China's manufacturing expands in October
Updated: 2014-10-24 07:31
By AMY HE in New York(China Daily USA)
A preliminary reading of China's manufacturing sector showed increased activity in October, which analysts said can temporarily quell fears about China's slowing economy.
The Purchasing Managers Index rose to 50.4 this month — a three-month high — up from the 50.2 final reading for September, according to HSBC Holdings PLC. A PMI above 50 shows expansion; below 50 shows contraction. HSBC released the preliminary monthly gauge on Chinese manufacturing activity for October on Thursday, prior to a final reading that will be given on Nov 3.
``The PMI data is a positive sign that the slowdown in GDP growth could be stabilizing. If GDP growth were to pick up slightly or even remain stable in the fourth quarter, people will likely be less worried about a hard landing in the short term," said Ryan Rutkowski, China research analyst at the Washington-based Peterson Institute for International Economics.
Qu Hongbin, chief economist at HSBC, said in a statement that while manufacturing likely stabilized in October, the economy continues to ``show signs of insufficient effective demand. This warrants further policy easing and we expect more easing measures on both the monetary as well as fiscal fronts in the months ahead."

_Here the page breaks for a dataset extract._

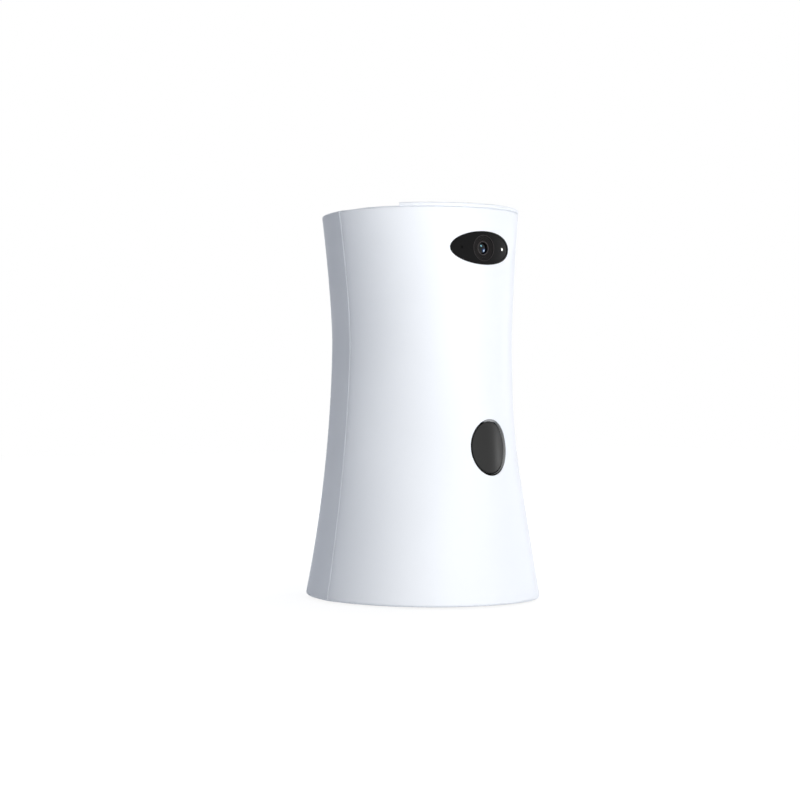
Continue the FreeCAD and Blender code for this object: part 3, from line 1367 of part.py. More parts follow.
bracket_front_face = camera_board_y[1]
bracket_back_face = bracket_front_face + s.bracket_sheet
arm_inner = s.window_half_width + s.bracket_side_gap
arm_outer = arm_inner + s.bracket_arm
back_plate = block(both(arm_outer), (bracket_front_face, bracket_back_face), camera_board_z)
bracket_arms = [block(limits, (-BIG / 4, bracket_back_face), camera_board_z)
                for limits in ((arm_inner, arm_outer), (-arm_outer, -arm_inner))]
front_room = given(front_inner)
node("camera_bracket", fuse(back_plate, *[common(arm, front_room) for arm in bracket_arms]))

# ---- speaker ------------------------------------------------------------------------------------------

speaker_wall = depth_at(s.speaker_radius.value, speaker_level.value, False, wall)
speaker_spot = (0, speaker_wall - s.speaker_gap - s.speaker_depth, speaker_level)
speaker_rim = s.speaker_radius
speaker_lip = speaker_rim - s.speaker_edge
cone_seat = s.speaker_depth - s.speaker_sheet
node("speaker_frame", turned([
    (0, -s.magnet_depth), (s.magnet_radius, -s.magnet_depth), (s.magnet_radius, 0),
    (s.magnet_radius + s.speaker_edge, 0), (speaker_lip, cone_seat - s.speaker_sheet),
    (speaker_rim, cone_seat - s.speaker_sheet), (speaker_rim, s.speaker_depth),
    (speaker_lip, s.speaker_depth), (speaker_lip, cone_seat), (s.magnet_radius, s.speaker_sheet),
    (0, s.speaker_sheet)], speaker_spot, "Y"))
node("speaker_cone", turned([
    (0, s.speaker_sheet + s.cap_rise), (s.cap_radius, s.speaker_sheet + s.cap_rise / 2),
    (s.magnet_radius, s.speaker_sheet), (speaker_lip, cone_seat), (speaker_lip, cone_seat + s.cone_sheet),
    (speaker_lip - s.speaker_edge / 2, cone_seat + s.cone_sheet), (s.magnet_radius, 2 * s.speaker_sheet),
    (s.cap_radius, 3 * s.speaker_sheet), (0, 4 * s.speaker_sheet)], speaker_spot, "Y"))

# ---- lid ------------------------------------------------------------------------------------------------


def make_lid_plate():
    """A round cap with a broad lip that runs out to the front rim."""
    low = top
    high = top + s.lid_sheet.value
    edge = s.lid_round.value
    steps = [(low, edge * 0.4), (low + edge * 0.4, 0), (high - edge, 0), (high - edge * 0.4, edge * 0.2),
             (high, edge)]
    lip = Part.makeLoft([half_section_at(top, level, inset) for level, inset in steps], True, True)
    angle = math.radians(s.lid_lip_angle.value)
    reach = BIG / 2
    corner = Vector(reach * math.sin(angle), -reach * math.cos(angle), low)
    centre = Vector(0, 0, low)
    wedge = Part.makePolygon([centre, corner, Vector(-corner.x, corner.y, low), centre])
    lip = lip.common(Part.Face(wedge).extrude(Vector(0, 0, BIG)))
    radius = s.lid_radius.value
    cap = Part.makeCylinder(radius, s.lid_sheet.value, Vector(0, 0, low))
    return cap.fuse(lip).removeSplitter()


def half_section_at(source_level, level, inset):
    """The front half section of one level, moved to another level."""
    wire = half_section(source_level, True, inset)
    wire.translate(Vector(0, 0, level - source_level))
    return wire


seal_outer = s.hopper_bore - s.lid_gap
plug_outer = seal_outer - s.seal_width
plug_bottom = s.shell_top - s.plug_depth
seal_bottom = plug_bottom + s.seal_height
plug = ring(plug_outer, plug_outer - s.plug_wall, s.plug_depth, (0, 0, plug_bottom))
bead_top = ring(seal_outer, plug_outer - s.plug_wall, s.shell_top - seal_bottom - s.seal_height,
                (0, 0, seal_bottom + s.seal_height))
node("lid_cap", fuse(given(make_lid_plate()), plug, bead_top))
node("lid_seal", ring(seal_outer, plug_outer, s.seal_height, (0, 0, seal_bottom)))

# ---- fasteners of the tower ------------------------------------------------------------------------------

UPSIDE_DOWN = Rotation(Vector(1, 0, 0), 180)
shell_spots = [(x, y) for x in both(boss_reach) for y in both(boss_reach)]
node("frame_screws", group(
    *[screw((x, y, plate_bottom), UPSIDE_DOWN) for x, y in shell_spots],
    *[screw((x, y, deck_top)) for x, y in pillar_spots]))
node("small_screws", group(
    *[small_screw((side * s.motor_ear_span / 2, motor_middle, bracket_top + s.motor_ear_height))
      for side in (-1, 1)],
    *[small_screw((x, y, hopper_floor + s.hopper_wall)) for x, y in hopper_screws]))

# ---- check and export -------------------------------------------------------------------------------------

doc.recompute()
for obj in doc.Objects:
    if "Invalid" in obj.State or "Error" in obj.State:
        raise RuntimeError(f"{obj.Label} failed: {obj.State}")
os.makedirs("parts", exist_ok=True)
for name, obj in nodes.items():
    if obj.Shape.isNull() or not obj.Shape.isValid():
        raise RuntimeError(f"{name} has no valid shape")
for name, obj in nodes.items():
    obj.Shape.exportStep(f"parts/{name}.step")
print(f"{len(nodes)} parts written")
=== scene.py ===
"""Looks of the treat tossing pet camera, built round its CAD frame.

Sizes are in millimetres and become metres where a mesh is made. -Y is the front and +Z is up.
"""

import math

import bmesh
import bpy
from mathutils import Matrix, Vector


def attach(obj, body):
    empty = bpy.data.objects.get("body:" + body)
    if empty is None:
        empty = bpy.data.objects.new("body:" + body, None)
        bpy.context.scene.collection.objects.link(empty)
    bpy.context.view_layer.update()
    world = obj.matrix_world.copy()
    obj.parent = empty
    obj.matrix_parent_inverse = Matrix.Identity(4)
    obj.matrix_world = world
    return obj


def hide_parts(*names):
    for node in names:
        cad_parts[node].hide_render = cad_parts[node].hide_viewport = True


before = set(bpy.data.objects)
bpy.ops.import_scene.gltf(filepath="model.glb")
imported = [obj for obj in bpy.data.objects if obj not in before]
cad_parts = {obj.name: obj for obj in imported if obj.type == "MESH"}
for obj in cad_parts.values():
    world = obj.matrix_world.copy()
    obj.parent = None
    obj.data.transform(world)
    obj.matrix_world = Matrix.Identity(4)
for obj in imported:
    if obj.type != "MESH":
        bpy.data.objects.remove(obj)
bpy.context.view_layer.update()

MM = 0.001

# ---- the tower's form ----------------------------------------------------------------------------

BOTTOM, TOP, WALL = 1.2, 222.6, 2.5
FOOT_ROUND, RIM_ROUND = 2.0, 1.1
SEAM_GAP, SEAM_ROUND = 0.3, 0.22
MOUTH_RADIUS = 38.5
# Half width, front depth and rear depth of the waist, the foot and the rim.
WAIST_LEVEL = 150
WAIST = (47.9, 63.2, 56.4)
FOOT = (64.0, 76.6, 68.7)
RIM = (55.6, 62.6, 58.2)
# Each measure grows by a power of the distance from the waist.
FLARES_DOWN = (1.64, 1.5, 2.55)
FLARES_UP = (1.46, 1.46, 1.46)
# The front swells a little round the outlet.
NOSE_LEVEL, NOSE_REACH, NOSE_BULGE, NOSE_SHARPNESS = 95, 42, 2, 0.19
# How full a half section is between its seam and its middle, and how far the rear wall slants in.
FOOT_FULLNESS, RIM_FULLNESS, REAR_FULLNESS = 0.83, 0.74, 1.0
REAR_LEAN = 10
TINY = 1e-6


def nose_bump(level):
    return math.exp(-((level - NOSE_LEVEL) / NOSE_REACH) ** 2)


def section(level):
    """Half width, front depth and rear depth of the tower at a level."""
    if level <= WAIST_LEVEL:
        share = (WAIST_LEVEL - level) / (WAIST_LEVEL - BOTTOM)
        ends, powers = FOOT, FLARES_DOWN
    else:
        share = (level - WAIST_LEVEL) / (TOP - WAIST_LEVEL)
        ends, powers = RIM, FLARES_UP
    half, front, rear = [waist + (end - waist) * share ** power
                         for waist, end, power in zip(WAIST, ends, powers)]
    return half, front + NOSE_BULGE * nose_bump(level), rear


def depth_at(x, level, front, inset=0.0):
    """How far the surface lies from the seam plane at x: a conic arc from the seam to the middle."""
    half, front_depth, rear_depth = section(level)
    reach = half - inset
    if front:
        depth = front_depth - inset
        fullness = FOOT_FULLNESS + (RIM_FULLNESS - FOOT_FULLNESS) * level / TOP
        fullness -= NOSE_SHARPNESS * nose_bump(level)
        lean = 1.0
    else:
        depth = rear_depth - inset
        fullness = REAR_FULLNESS
        lean = 1 - REAR_LEAN / reach
    share = min(abs(x) / reach, 1.0)
    if share < TINY:
        return depth
    turn = fullness * (share - lean)
    along = (math.sqrt(turn * turn + share * (1 - share)) - turn) / share
    middle = 2 * fullness * along
    return depth * (middle + along * along) / (1 + middle + along * along)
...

Qu said that domestic and external demand "showed some signs of slowing", even though both indices showed expansion. Employment and inventor indices improved as well, he said. HSBC said that Chinese manufacturing output expanded at its slowest rate in five months, decreasing to 50.7 in October from the 51.3 reading in September.
Though the October PMI reading showed expansion, Patrick Chovanec, managing director of Silvercrest Asset Management Group and former business professor at Tsinghua University, cautioned that a temporary expansion doesn't paint a full picture of China's economy.
"People are looking for too quick and easy a rebound, as if the challenges facing China's economy were somehow temporary or superficial. They are not," he told China Daily.
HSBC's preliminary PMI reading come two days after new Chinese government data showed that gross domestic product decreased to 7.3 percent in the third quarter, the slowest in five years.
"The slowdown in China's economy is driven by a structural rebalancing away from one kind of growth, hopefully towards another. Resilient exports — if that is what's happening — can help soften this transition, but won't alter it," said Chovanec.
"For China's economy to get back on a healthy track, it needs to flush out overcapacity and overinvestment in a wide swath of industries. And for that to happen, growth — at least in the short-term — must slow much more than it has," he added.
Chinese premier Li Keqiang said on Tuesday ahead of the APEC Finance Ministers' Meeting in Beijing that the economy's growth has been operating within "a reasonable range" in the first three quarters of the year, and that there is evidence of "positive and profound changes" in the economy.
Dan Rosen, co-founder of research firm Rhodium Group, told China Daily that China has transitioned out of an era where "all that mattered for China was the headline GDP target" and has instead focused on "dealing with the fundamentals of growth in a different way."